Part of the issue with the UK being bad at manufacturing was (ok it’s a cliche but I’ll say it anyway) that Thatcherism in not wanting to deal with the unions and the social powers they represent, defeated socialism by destroying the work and replacing industry with nothing. There’s no reason the UK couldn’t manufacture ships or precision engineering or steel - it was set up for exactly that. But doing so involves negotiating with unionised power, who vote Labour, and it was a quicker solution to merely destroy and keep destroying social cohesion and the unions around it – “there’s no such thing as society” – by destroying and defunding the work.
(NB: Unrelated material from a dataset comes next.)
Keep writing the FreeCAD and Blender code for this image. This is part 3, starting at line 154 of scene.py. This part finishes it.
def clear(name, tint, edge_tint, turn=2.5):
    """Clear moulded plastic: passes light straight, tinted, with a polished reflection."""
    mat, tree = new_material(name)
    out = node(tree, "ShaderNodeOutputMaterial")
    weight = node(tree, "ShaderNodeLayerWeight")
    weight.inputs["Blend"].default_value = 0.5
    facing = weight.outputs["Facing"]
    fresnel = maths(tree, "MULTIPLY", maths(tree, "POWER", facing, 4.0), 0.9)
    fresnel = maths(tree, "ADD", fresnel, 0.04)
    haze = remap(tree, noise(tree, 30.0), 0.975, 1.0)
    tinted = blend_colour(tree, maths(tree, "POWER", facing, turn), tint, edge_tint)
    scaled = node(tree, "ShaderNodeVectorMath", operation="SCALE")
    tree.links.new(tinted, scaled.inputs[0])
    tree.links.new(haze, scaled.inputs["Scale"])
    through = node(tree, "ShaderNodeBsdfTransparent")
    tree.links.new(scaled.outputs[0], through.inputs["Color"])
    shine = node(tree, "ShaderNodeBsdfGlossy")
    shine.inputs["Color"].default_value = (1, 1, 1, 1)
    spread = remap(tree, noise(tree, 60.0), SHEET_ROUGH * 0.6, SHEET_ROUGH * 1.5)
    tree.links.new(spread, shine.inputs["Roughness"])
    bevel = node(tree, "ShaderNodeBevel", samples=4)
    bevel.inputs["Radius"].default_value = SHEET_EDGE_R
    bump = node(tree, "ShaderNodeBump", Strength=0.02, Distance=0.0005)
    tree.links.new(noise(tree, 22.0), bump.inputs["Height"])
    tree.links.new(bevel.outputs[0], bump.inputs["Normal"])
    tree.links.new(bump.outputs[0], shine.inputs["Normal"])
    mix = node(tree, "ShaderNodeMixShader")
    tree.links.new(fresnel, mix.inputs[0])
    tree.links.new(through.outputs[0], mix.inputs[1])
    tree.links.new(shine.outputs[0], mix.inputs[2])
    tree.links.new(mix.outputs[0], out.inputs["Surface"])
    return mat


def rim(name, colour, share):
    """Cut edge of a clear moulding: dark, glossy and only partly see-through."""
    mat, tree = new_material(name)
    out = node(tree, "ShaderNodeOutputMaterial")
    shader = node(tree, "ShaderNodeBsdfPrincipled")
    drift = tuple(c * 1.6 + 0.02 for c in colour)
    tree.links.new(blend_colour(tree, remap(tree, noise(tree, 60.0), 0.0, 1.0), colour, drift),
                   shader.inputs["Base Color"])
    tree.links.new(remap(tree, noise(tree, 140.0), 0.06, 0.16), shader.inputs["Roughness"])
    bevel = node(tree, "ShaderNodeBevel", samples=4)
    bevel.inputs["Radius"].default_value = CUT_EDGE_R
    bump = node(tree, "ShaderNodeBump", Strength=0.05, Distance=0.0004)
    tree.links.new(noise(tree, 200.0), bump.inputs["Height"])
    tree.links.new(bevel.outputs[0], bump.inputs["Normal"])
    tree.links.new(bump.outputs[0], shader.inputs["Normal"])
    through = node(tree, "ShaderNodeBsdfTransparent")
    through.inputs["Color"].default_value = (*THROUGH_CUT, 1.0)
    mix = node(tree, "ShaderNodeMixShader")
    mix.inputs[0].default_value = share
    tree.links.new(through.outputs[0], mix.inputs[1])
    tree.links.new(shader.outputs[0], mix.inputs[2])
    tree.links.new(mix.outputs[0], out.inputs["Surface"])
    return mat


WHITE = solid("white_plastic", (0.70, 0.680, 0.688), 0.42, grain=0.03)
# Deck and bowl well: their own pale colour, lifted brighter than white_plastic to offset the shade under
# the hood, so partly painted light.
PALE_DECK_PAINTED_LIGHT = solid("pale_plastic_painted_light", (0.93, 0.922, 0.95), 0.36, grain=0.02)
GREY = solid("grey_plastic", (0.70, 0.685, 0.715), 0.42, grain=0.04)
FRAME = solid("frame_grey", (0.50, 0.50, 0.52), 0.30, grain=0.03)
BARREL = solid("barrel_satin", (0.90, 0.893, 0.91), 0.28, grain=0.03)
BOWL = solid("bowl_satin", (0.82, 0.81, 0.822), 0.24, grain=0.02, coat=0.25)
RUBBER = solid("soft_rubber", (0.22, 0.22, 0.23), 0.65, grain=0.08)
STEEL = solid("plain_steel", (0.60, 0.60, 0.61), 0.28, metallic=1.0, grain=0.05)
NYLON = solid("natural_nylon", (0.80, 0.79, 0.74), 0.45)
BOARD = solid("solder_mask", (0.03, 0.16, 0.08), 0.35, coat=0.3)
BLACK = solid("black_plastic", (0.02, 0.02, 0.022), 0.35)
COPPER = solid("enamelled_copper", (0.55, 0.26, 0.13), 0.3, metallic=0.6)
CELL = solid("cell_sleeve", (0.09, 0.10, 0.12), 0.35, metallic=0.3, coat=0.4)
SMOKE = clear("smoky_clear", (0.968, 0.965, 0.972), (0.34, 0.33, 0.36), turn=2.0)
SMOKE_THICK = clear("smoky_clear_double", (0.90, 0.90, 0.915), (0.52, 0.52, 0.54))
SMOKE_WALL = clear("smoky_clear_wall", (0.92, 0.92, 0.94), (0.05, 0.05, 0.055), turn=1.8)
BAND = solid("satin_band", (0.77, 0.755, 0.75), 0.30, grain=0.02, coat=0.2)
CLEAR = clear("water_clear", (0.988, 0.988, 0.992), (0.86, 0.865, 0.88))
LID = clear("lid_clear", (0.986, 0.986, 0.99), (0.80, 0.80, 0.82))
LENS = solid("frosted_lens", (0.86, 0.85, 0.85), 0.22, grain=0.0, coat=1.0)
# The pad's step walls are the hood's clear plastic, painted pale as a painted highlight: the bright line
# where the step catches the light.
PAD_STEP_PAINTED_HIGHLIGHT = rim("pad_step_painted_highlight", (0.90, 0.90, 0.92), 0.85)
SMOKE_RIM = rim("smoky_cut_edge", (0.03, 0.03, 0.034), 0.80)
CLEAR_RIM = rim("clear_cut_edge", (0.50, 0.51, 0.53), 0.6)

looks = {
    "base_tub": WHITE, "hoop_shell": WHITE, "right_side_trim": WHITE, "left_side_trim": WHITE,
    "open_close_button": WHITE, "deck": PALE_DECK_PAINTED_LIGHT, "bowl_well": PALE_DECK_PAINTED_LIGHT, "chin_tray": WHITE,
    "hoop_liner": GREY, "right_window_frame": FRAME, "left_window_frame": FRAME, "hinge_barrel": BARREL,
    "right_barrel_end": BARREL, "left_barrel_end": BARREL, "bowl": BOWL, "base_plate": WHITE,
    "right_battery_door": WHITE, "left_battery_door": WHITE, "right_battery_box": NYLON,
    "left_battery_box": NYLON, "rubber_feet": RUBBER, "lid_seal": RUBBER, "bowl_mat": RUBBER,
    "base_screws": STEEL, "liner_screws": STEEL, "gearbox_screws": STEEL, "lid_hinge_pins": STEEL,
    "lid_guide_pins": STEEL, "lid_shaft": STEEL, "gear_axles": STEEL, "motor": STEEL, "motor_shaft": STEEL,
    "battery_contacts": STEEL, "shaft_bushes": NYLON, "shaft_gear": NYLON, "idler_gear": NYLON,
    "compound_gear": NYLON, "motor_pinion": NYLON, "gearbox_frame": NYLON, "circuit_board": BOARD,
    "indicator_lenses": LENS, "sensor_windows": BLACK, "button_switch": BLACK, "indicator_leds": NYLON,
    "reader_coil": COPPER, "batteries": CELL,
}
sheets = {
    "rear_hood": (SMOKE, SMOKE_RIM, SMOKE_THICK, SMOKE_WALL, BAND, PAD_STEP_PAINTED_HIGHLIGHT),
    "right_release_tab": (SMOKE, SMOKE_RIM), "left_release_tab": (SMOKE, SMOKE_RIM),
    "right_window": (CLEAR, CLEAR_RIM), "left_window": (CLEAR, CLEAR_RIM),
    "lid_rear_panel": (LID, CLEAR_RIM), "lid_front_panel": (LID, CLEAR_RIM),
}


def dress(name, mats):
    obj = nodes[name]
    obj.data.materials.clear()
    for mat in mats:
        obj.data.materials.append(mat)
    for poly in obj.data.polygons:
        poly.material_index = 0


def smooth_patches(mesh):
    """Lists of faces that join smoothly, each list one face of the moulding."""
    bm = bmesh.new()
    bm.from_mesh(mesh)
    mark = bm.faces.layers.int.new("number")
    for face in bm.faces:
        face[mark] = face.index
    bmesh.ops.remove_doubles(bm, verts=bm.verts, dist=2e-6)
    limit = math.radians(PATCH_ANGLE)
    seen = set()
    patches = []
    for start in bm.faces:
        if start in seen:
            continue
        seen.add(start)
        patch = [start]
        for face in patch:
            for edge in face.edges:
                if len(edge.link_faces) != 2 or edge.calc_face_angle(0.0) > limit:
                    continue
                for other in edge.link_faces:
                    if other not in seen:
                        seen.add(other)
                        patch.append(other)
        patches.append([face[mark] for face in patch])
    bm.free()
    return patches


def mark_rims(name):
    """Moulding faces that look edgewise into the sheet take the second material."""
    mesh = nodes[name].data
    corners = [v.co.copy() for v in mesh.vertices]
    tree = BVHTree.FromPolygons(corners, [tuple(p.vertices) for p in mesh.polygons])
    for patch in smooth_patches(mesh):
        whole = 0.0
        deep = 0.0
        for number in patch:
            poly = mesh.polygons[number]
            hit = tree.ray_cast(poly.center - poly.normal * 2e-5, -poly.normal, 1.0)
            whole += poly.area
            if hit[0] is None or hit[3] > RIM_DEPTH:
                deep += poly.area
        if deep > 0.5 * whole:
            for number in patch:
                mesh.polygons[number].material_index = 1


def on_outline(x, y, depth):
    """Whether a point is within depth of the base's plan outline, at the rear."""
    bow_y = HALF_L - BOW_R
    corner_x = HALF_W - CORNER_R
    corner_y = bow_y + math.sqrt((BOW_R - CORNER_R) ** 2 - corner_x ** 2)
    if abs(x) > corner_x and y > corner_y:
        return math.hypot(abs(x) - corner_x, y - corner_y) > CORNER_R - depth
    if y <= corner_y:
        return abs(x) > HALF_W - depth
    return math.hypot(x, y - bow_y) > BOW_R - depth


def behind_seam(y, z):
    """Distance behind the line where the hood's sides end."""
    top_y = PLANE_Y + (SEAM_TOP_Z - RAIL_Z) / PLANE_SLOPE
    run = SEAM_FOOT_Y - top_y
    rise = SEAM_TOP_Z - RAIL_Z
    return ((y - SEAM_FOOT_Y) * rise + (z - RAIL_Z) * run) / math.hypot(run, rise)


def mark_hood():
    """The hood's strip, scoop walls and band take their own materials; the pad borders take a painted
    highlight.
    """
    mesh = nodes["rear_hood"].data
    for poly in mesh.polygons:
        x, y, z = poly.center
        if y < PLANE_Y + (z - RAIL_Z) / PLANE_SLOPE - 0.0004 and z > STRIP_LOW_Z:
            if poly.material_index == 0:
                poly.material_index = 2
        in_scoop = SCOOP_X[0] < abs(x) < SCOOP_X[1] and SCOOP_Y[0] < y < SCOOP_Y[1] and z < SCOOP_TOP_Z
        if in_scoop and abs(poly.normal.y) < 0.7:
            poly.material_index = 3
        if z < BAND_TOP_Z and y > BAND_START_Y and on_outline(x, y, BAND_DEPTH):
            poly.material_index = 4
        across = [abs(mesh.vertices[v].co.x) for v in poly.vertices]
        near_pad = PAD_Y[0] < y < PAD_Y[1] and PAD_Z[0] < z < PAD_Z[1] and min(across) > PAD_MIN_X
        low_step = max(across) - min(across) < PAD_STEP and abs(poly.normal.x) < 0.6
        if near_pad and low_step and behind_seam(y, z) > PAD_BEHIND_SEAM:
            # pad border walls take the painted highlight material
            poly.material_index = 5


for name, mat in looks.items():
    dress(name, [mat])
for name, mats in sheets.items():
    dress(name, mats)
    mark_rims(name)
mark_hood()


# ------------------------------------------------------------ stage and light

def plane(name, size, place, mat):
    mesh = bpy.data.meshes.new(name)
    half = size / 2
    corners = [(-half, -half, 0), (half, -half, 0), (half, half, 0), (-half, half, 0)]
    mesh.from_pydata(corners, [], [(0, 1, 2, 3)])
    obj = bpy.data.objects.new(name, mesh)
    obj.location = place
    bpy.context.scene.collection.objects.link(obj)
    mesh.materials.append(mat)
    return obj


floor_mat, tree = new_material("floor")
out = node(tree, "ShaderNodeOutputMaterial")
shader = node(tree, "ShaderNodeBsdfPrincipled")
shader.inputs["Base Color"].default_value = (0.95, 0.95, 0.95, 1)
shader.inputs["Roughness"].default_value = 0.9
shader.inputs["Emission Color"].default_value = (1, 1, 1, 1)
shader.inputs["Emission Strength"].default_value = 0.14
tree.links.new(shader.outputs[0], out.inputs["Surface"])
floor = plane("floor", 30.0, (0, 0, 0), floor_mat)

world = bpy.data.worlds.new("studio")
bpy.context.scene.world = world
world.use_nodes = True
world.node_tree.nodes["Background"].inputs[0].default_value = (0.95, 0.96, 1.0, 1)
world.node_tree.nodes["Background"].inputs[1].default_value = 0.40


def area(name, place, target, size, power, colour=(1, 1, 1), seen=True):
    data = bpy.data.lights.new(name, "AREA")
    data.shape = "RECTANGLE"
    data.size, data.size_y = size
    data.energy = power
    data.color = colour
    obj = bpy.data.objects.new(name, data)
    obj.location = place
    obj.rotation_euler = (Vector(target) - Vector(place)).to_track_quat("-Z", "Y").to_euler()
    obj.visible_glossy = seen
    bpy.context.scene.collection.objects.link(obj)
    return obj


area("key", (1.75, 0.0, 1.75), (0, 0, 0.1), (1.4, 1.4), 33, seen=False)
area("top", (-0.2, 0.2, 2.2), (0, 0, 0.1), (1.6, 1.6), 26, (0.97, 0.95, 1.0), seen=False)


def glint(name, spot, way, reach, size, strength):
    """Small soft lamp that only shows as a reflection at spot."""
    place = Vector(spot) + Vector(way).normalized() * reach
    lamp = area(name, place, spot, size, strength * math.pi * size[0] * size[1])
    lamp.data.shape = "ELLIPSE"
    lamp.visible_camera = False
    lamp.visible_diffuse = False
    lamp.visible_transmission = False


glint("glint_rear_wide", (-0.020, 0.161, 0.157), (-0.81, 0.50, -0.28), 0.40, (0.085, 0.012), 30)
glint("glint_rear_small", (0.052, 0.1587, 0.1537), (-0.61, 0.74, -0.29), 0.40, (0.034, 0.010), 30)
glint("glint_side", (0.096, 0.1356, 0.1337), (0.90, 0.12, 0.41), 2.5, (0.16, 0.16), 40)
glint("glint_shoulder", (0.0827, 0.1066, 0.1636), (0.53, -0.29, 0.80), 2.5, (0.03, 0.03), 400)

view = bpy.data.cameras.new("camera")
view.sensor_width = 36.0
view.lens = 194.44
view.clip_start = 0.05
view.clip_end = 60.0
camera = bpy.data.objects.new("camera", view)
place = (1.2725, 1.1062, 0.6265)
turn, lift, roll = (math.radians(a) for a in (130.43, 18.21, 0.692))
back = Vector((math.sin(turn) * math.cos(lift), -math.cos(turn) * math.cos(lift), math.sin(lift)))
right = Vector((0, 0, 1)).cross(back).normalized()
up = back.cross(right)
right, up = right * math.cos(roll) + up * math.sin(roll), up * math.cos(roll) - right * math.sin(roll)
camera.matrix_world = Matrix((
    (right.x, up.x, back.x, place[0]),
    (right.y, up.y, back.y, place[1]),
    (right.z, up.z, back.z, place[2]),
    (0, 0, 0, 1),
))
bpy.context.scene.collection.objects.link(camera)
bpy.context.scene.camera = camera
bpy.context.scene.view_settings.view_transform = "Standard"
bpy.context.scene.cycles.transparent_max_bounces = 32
The London-based finance powers also lost interest in funding industrial production and its workers alongside when moving money around and corruption can be done from the office in London without having to negotiate with union bosses and their insistence for a bigger piece of the pie (that they’re baking).

If you look at somewhere like South Korea, who 60 years ago had no major engineering or shipbuilding, the UK could be leagues ahead of them. The difference is that the South Koreans had the appetite and impetus to do it, whereas in the UK the government and finance planners had the exact opposite impetus.